Another reason is that we want later features (deeper in the network) to have larger receptive fields (input regions that they look at), in order to represent bigger objects and object parts for instance. In particular, pooling stride gives later features much larger receptive fields so that they can effectively combine smaller features together.

A pooling layer has no trainable parameters. It applies some 2-D aggregation operation (usually a max(), but others like average() may also be used) to regions of the input volume. This is done independently for each depth dimension of the input. For example, a 2x2 max pooling operation with a stride of 2, downsamples every depth slice of the input by 2 along both the width and height.

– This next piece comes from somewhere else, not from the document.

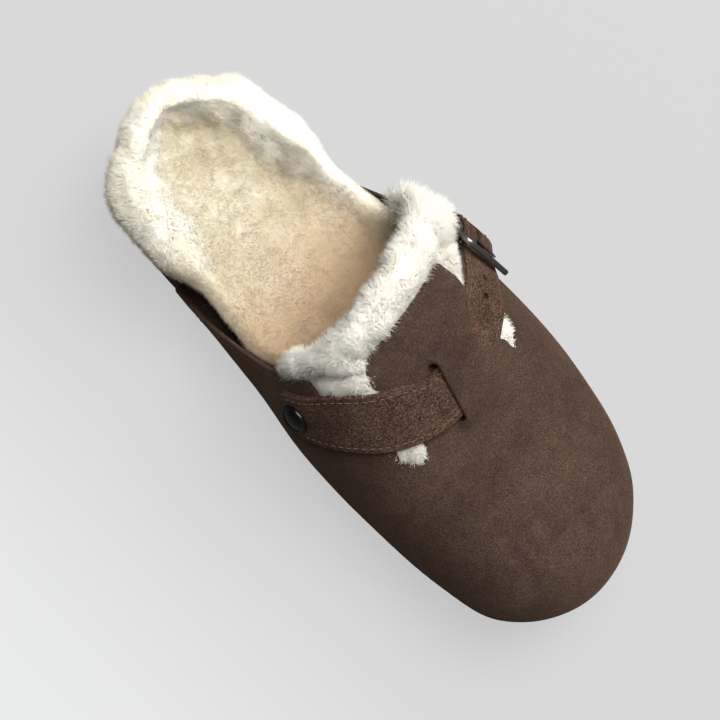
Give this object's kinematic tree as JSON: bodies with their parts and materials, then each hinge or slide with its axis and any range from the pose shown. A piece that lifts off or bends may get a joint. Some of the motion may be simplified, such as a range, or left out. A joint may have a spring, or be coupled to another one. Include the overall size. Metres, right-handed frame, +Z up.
{
  "type": "open-back clog",
  "caption": "Left-foot closed-toe, open-back suede clog with a strap and buckle over the instep, lined throughout with shearling, on a cork and foam sole.",
  "frame": {"origin": "on the floor under the middle of the sole's length, on the line from heel to toe", "axes": "+Y from heel to toe, +X to the inner side of the foot, +Z up"},
  "size_m": [0.1046, 0.2581, 0.0973],
  "materials": {
    "suede": "napped suede",
    "strap_suede": "rough napped suede",
    "shearling": "curly wool pile",
    "cork": "sealed cork",
    "jute": "woven jute",
    "sole": "matte foam",
    "buckle_metal": "satin pewter",
    "stud_metal": "gloss dark metal"
  },
  "bodies": {
    "clog": {"outsole": "sole", "midsole": "cork", "footbed": "cork", "footbed_jute": "jute", "footbed_shearling": "shearling", "upper": "suede", "upper_lining": "shearling", "collar_cuff": "shearling", "strap": "strap_suede", "strap_backing": "strap_suede", "stud": "stud_metal", "stud_base": "buckle_metal", "chape": "strap_suede", "chape_rivet": "buckle_metal", "chape_rivet_base": "buckle_metal"},
    "buckle": {"buckle_frame": "buckle_metal"},
    "prong": {"buckle_prong": "buckle_metal"}
  },
  "joints": [
    {"name": "buckle_hinge", "type": "hinge", "parent": "clog", "child": "buckle", "pos_m": [-0.04608, -0.00256, 0.06173], "axis": [0.2869, -0.7002, 0.6538], "range_deg": [0, 15]},
    {"name": "prong_hinge", "type": "hinge", "parent": "buckle", "child": "prong", "pos_m": [-0.04608, -0.00256, 0.06173], "axis": [0.2869, -0.7002, 0.6538], "range_deg": [0, 25]}
  ]
}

The hyper-parameters of a pooling layer are as follows:

Pool Size defines how many values are aggregated together.
Stride defines the number of pixels by which we move the pooling filter when sliding it along the input. Typically this value would be equal to the pool size.
Padding refers to the addition of 0-value pixels to the edges of the input volume along the width and height dimensions.

A Brief History¶

In 2012, the image classification network AlexNet was designed by Alex Krizhevsky, which brought about the CNN revolution, along with Fei Fei Li's ImageNet database [3]. AlexNet was not the first CNN trained using backpropagation. In 1998, Yann LeCun proposed LeNet-5. The network consists of 2 convolution (conv) layers and 2 average pooling layers followed by 2 fully-connected (FC) layers and an output layer. The network was trained on handwritten digits of input size 28x28. At that time, scaling to larger input sizes required greater computational resource. This only became available with the commercialised introduction of graphical processing units (GPUs) in 1999. All that was left to start the CNN revolution was data.

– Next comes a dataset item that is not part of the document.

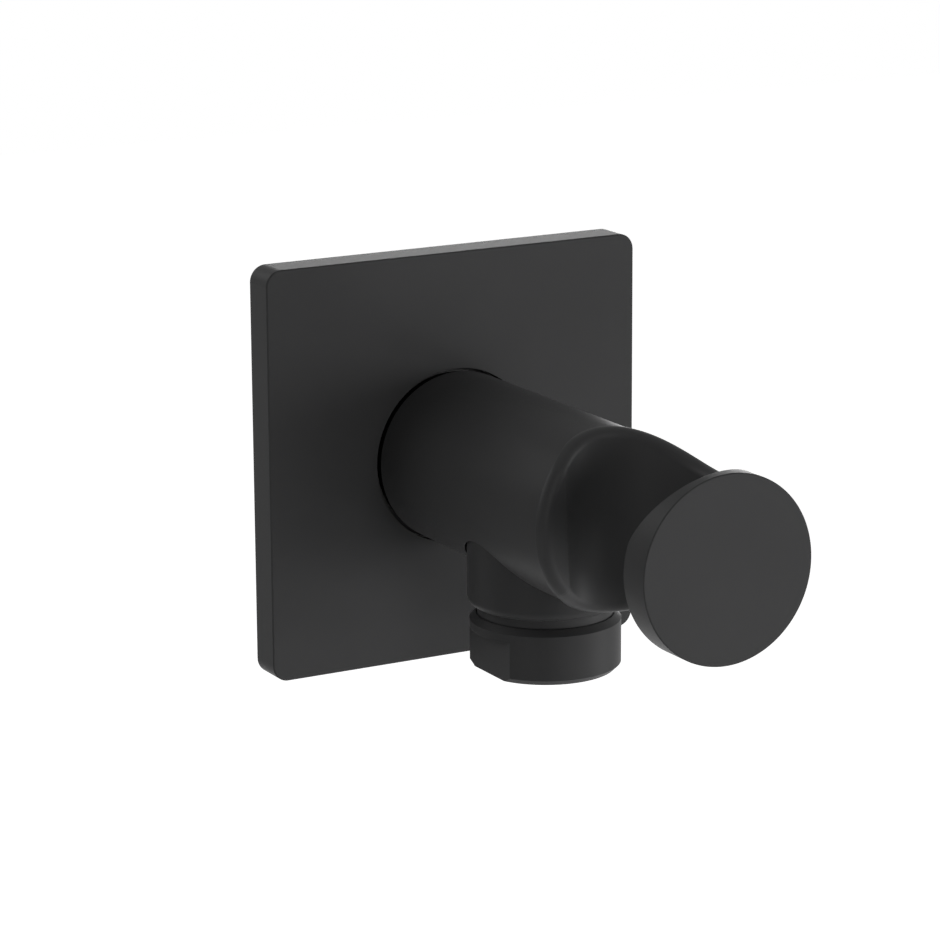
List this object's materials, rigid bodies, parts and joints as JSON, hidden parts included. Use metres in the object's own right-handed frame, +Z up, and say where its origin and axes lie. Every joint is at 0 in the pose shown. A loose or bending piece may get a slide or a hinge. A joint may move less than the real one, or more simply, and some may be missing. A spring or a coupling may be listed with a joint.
{
  "type": "hand shower hook",
  "caption": "Wall outlet elbow with a square cover plate, a round arm with a side-opening cradle for a hand shower and a hose outlet underneath.",
  "frame": {"origin": "on the wall plane, where the axis of the wall inlet meets it; the cover plate's back rim lies in this plane", "axes": "+Z up, -Y away from the wall along the arm, +Y into the wall, +X to the right seen from the front; the cradle opens to -X"},
  "size_m": [0.07, 0.1054, 0.07],
  "materials": {
    "black_metal": "matt black coating on brass",
    "black_plastic": "satin",
    "black_rubber": "matt",
    "bare_brass": "machined",
    "plain_steel": "plain",
    "white_plastic": "moulded"
  },
  "bodies": {
    "root": {"escutcheon": "black_metal", "plate_gasket": "black_rubber", "plate_oring": "black_rubber", "body": "black_metal", "inlet_nipple": "bare_brass", "nipple_oring_rear": "black_rubber", "nipple_oring_front": "black_rubber", "grub_screw": "plain_steel", "outlet_stub": "black_metal", "stub_oring": "black_rubber", "check_valve": "white_plastic", "outlet_collar": "black_metal", "collar_oring": "black_rubber", "hose_washer": "black_rubber", "cradle_liner": "black_plastic", "front_disc": "black_metal", "disc_stud_upper": "plain_steel", "disc_stud_lower": "plain_steel"}
  },
  "joints": []
}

Labeling images manually is costly and time intensive. Crowd-sourcing platforms such as that of Amazon Mechanical Turk (AMT) have provided cheap ways of synthesising labelled datasets. Fei Fei Li and her team utilised AMT to create ImageNet - 14 million labelled images sourced online - in 3 years instead of a projected 90. Classifications in ImageNet are made up of objective questions of presence or absence on over 20K nouns. Although the quality of this dataset has been scrutinised in the years to follow, it continues to provide a meaningful benchmark (ImageNet Large Scale Visual Recognition Challenge - ILSVRC) and a source dataset for model pre-training.

AlexNet won the ILSVRC challenge in 2012. AlexNet's first two layers are convolutions followed by max-pooling and Local Response Normalisations (LRN - normalisation over feature maps or in the neighbourhood of a single feature map). The next two layers are convolutions followed by ReLu activations and finally 2 FC layers. A total of 61M trainable parameters in the network demonstrates how big the jump from LeNet to AlexNet was with respect to network depth and width. Along with LRN, AlexNet introduced dropout; a method of training a neural network where units are dropped - ignored from calculation during a training stage - with some probability. Dropout is a regularisation technique which avoids overfitting in neural network training.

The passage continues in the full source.